With that in mind, Mazda was thinking about what could be done to close that power gap. Mazdaspeed supplied the program’s 4-rotor engines and had developments undergoing testing on the dynomometer in Japan that were producing in excess of 700hp. “Needless to say we were excited and looking forward to the 1993 season,” said Dick St. Yves, Mazda Motorsports Manager 1988-1993. Subsequently, design mockups were underway to move the oil cooler into the side pods and enlarging the front-mounted radiator. A program of weight reduction was also being considered as the car never scrutineered at its 1750 lb. minimum anyway, typically coming in around 75 lb. above it.

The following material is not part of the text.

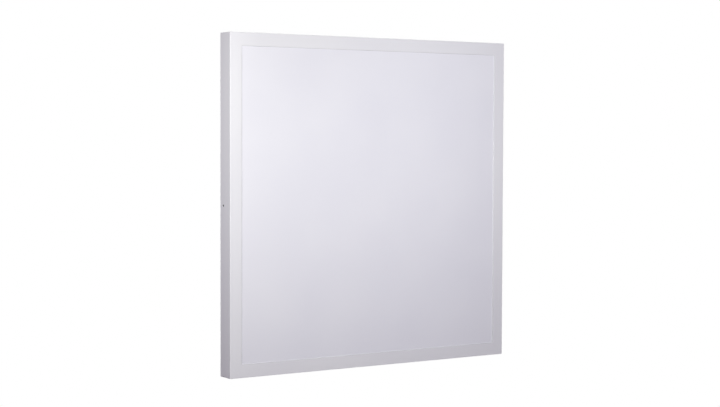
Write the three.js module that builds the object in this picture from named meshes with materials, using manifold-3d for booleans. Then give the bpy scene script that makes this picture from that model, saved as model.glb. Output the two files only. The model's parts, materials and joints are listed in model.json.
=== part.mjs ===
// Surface-mounted backlit LED panel, 600 x 600 mm.
// A pressed tray is screwed to a wall or ceiling and carries the LED strips, the driver and the supply terminal.
// A painted cover with the opal diffuser slides over the tray and is clamped to its flanges by two side screws.
// The wall face is the plane y = 0, the light shines towards -Y, and Z is up. Millimetres.
import * as THREE from "three";
import { mergeVertices } from "three/addons/utils/BufferGeometryUtils.js";
import Module from "manifold-3d";

// Whole panel
const PANEL = 600;
const DEPTH = 35;
const SHEET = 1;
const GAP = 0.3;
const HALF = PANEL / 2;
const FRONT = -DEPTH;

// Cover
const BEZEL_WIDTH = 23.5;
const LIP_DEPTH = 1.2;
const COVER_REAR = -0.5;
const EDGE_RADIUS = 0.6;
const CORNER_RADIUS = 1.5;
const WINDOW_HALF = HALF - BEZEL_WIDTH;
const COVER_INSIDE = HALF - SHEET;
const DIFFUSER_HALF = 288.5;
const DIFFUSER_THICK = 2;
const DIFFUSER_FRONT = FRONT + LIP_DEPTH + GAP;
const DIFFUSER_BACK = DIFFUSER_FRONT + DIFFUSER_THICK;
const RETAINER_INNER = 279;
const RETAINER_OUTER = COVER_INSIDE - 0.4;
const RETAINER_FRONT = DIFFUSER_BACK + GAP;
const RETAINER_SHEET = 1.2;
const RETAINER_REAR = -20;
const STUD_LINE = 292.5;
const STUD_SPREAD = 150;
const STUD_REAR = -26;
const NUT_RADIUS = 3.2;
const NUT_HEIGHT = 2.4;

// M3 fasteners share one shank and one clearance hole
const SHANK = 1.5;
const SHANK_HOLE = SHANK + GAP;
const HEAD = 2.8;
const HEAD_HEIGHT = 2;

// Side screws
const SIDE_SCREW_Y = -10.5;
const SIDE_SHANK = 1.25;
const SIDE_HOLE = SIDE_SHANK + GAP;
const SIDE_HEAD = 1.8;
const SIDE_RECESS_RADIUS = SIDE_HEAD + GAP;
const SIDE_RECESS_DEPTH = 1.2;
const DIMPLE_RADIUS = 3.5;
const DIMPLE_INNER = HALF - 2.2;
const SIDE_SCREW_TIP = HALF - 10;
const CLAMP_PLATE_THICK = 1.5;

// Base tray
const TRAY_HALF = COVER_INSIDE - 0.5;
const FLANGE_FRONT = -18;
const FLANGE_RELIEF = 3;
const FLANGE_SLOT_HALF = 5;
const FLANGE_SLOT_REAR = -5;
const FLOOR_FRONT = -SHEET;
const RAISE = 2;
const RAISED_FRONT = FLOOR_FRONT - RAISE;
const SEAT = RAISED_FRONT - GAP;
const RAISED_DISC = 6;
const CABLE_X = -185;
const CABLE_DISC = 18;
const CABLE_HOLE = 11;
const FIXING_X = 250;
const FIXING_Z = 180;
const FIXING_SLOT = [12, 6];

// LED strips
const STRIP_PITCH = 90;
const STRIP_COUNT = 6;
const STRIP_HALF_LENGTH = 270;
const STRIP_HALF_WIDTH = 8;
const STRIP_THICK = 1.5;
const STRIP_FRONT = SEAT - STRIP_THICK;
const LAND_MARGIN = 4;
const LED_COUNT = 6;
const LED_PITCH = 90;
const LENS_RADIUS = 7.5;
const LENS_HEIGHT = 6;
const RIVET_X = 180;
const PLUG_X = 262;
const PLUG_HALF = [4, 3.5];
const PLUG_HEIGHT = 4.5;

// Driver
const DRIVER_X0 = -15;
const DRIVER_X1 = 135;
const DRIVER_HALF_WIDTH = 21;
const DRIVER_HEIGHT = 16;
const DRIVER_WALL = 1.5;
const DRIVER_FRONT = SEAT - DRIVER_HEIGHT;
const EAR_LENGTH = 8;
const EAR_THICK = 1.5;

// Supply terminal with its release buttons
const BLOCK_X0 = -84;
const BLOCK_X1 = -56;
const BLOCK_HALF_WIDTH = 15;
const BLOCK_HEIGHT = 14;
const BLOCK_FRONT = SEAT - BLOCK_HEIGHT;
const POLE_PITCH = 9.5;
const WELL_X = -72;
const WELL_DEPTH = 8;
const BUTTON = [8, 5];
const BUTTON_PROUD = 2.2;
const BUTTON_LENGTH = 7.9;
const BLOCK_EAR = [-70, 19];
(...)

The RX-792P program was done to an astonishingly small budget according to Dick St. Yves: “I have been told that Toyota’s budget was $20,000,000 and Nissan was in the area of $35,000,000, our budget was $5,000,000”. The program started in May 1991 in a vacant warehouse in Charlotte, North Carolina and by February 1992 the first car was assembled into these humble beginnings. The 4-rotor was giving up tremendous power as well, in the region of 200+, to its competitors. And while the regulations seemed give the Mazda a weight advantage, it certainly wasn’t able to bring that to bear. Considering year one a development year, as with all of the one-year wonders, year two certainly would have had much more to offer. Alas St. Yves relates that his 1993 budget had actually been approved by Mazda USA in October 1992 but for Mazda Corporation to announce a month later they were pulling out of racing: “The 4-rotor engine was the only component of the car that came from Japan. We were informed a few days later that they were discontinuing the experimental engine program, which was the 4-rotor, and that was the demise of the RX-792P program”. So team had a budget, but no engines. By December 1992 the doors were closed.